1969 Yangjiang earthquake
- UTC time: 1969-07-25 22:49:41
- ISC event: 807433
- USGS-ANSS: ComCat
- Local date: 26 July 1969
- Local time: 06:49:41
- Magnitude: 6.4 M_{w}
- Depth: 10 km (6.2 mi)
- Epicenter: 21°37′N 111°50′E﻿ / ﻿21.61°N 111.83°E
- Areas affected: China, Yangjiang
- Max. intensity: MMI IX (Violent)
- Casualties: 3,000 dead

= 1969 Yangjiang earthquake =

Earthquake in Guangdong, China

The 1969 Yangjiang earthquake occurred on 26 July, at 6:49 am, Beijing local time (25 July 22:49 UTC). It had a magnitude of 6.4 on the moment magnitude scale and a maximum perceived intensity of IX (Violent) on the Mercalli intensity scale. It struck the city of Yangjiang, causing over 10,700 houses to collapse and severely damaging a further 36,000. The earthquake also caused landslides and sandblows observed along the coast and along some rivers in the area of Yangjiang. The earthquake was also felt in Hong Kong. There were an unconfirmed total of 3,000 deaths.

==Tectonic setting==
Guangdong Province lies in a tectonically stable part of China, which has relatively low seismicity.

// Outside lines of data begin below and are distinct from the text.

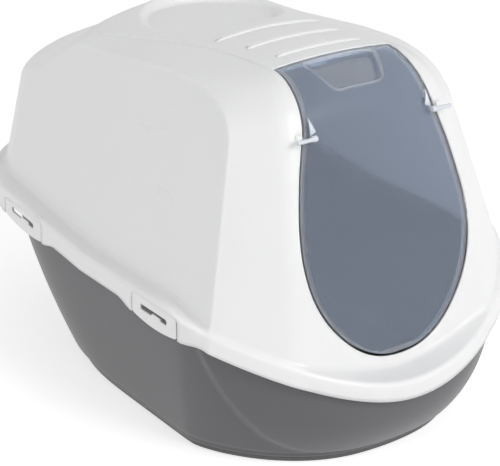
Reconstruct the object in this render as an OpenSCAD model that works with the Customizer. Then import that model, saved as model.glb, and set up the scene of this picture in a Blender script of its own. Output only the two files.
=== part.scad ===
// Hooded litter box: a deep tray, a clip-on hood with a clear swinging door,
// a carry dish in the roof and a charcoal filter under three louvre ribs.
// Front (door) faces -Y, up is +Z, the underside stands on z = 0.

/* [Overall] */
// Width over the rim
rim_w = 376; // [340:2:420]
// Distance from the origin to the nose of the rim
rim_front = 283; // [260:1:310]
// Distance from the origin to the rear of the rim
rim_rear = 283; // [260:1:310]
// Height of the deck above the ground
deck_z = 360; // [345:1:375]
// Wall thickness of tray and hood
wall = 2.4; // [2:0.1:3]
// Vertical gap between hood and tray
seat_gap = 0.4; // [0.3:0.1:1]

/* [Rim] */
// Height of the rim's lower edge at the sides
rim_z = 139; // [125:1:150]
// Height of the rim's lower edge at the nose
nose_z = 70; // [66:1:80]
// Slope at which the rim sinks sideways to the nose
dip_slope = 0.35; // [0.3:0.01:0.36]
// Length over which that slope turns at the nose
dip_round = 60; // [50:1:70]
// How far the rim rises from the middle to the rear
rim_rise = 29; // [10:1:34]
// Height of the skirt under the rim's shoulder
skirt_h = 18; // [14:1:22]
// Side gap between skirt and tray flange
skirt_gap = 0.8; // [0.6:0.1:2]

/* [Tray] */
// Half width of the tray floor
floor_hw = 154; // [145:1:160]
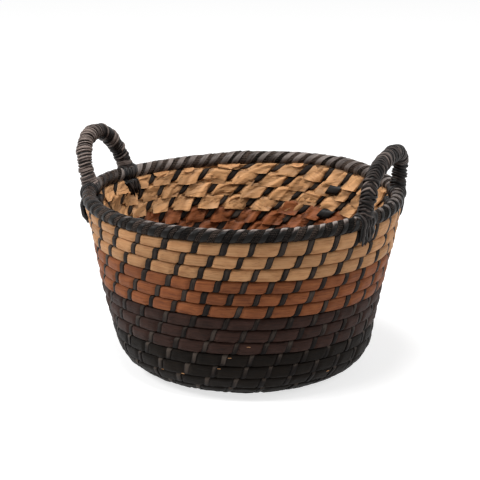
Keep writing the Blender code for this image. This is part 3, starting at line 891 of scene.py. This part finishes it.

The area forms part of the passive margin between the continental crust of China and the oceanic crust of the northern part of the South China Sea. Within the stable South China Block, there are three zones of higher earthquake activity, one of which is the Southeast China Coast seismic zone running through Guangdong and Fujian Provinces. This zone follows the South China Maritime Fold Belt, which was formed by a subduction event during the Late Jurassic to Early Cretaceous epochs. The area is currently in a compressive stress regime with the maximum horizontal stress orientated northwest–southeast. This results from a combination of the continuing collision between the Indian and Eurasian plates, and the subduction of the Philippine Sea plate.

==Earthquake==
The earthquake occurred on a steeply-dipping fault striking nearly east–west. The focal mechanism shows mainly dextral (right lateral) strike-slip faulting. The magnitude and number of recorded foreshocks and aftershocks were unusually small, considering the size of the mainshock. This earthquake is the only damaging event in the epicentral area in historical records.

==Damage==
The epicentral area lay mostly in Yangjiang County, affecting an area measuring 19 km by 10 km, elongated west to east. In the whole county, a total of 10,762 houses were completely destroyed, a further 35,965 were severely damaged and another 90,840 suffered some damage. In Xinyi about 1,200 houses suffered some damage and several were destroyed. The earthquake was also strongly felt in Fengkai, Huaiji, Xinzhong, Deqing, Zhaoqing, Yunan, Zengcheng, Gaohe and Panyu, although there was no serious damage in these areas. Minor damage was also reported in Hong Kong. A report of 3,000 casualties caused by this earthquake is described as "unconfirmed".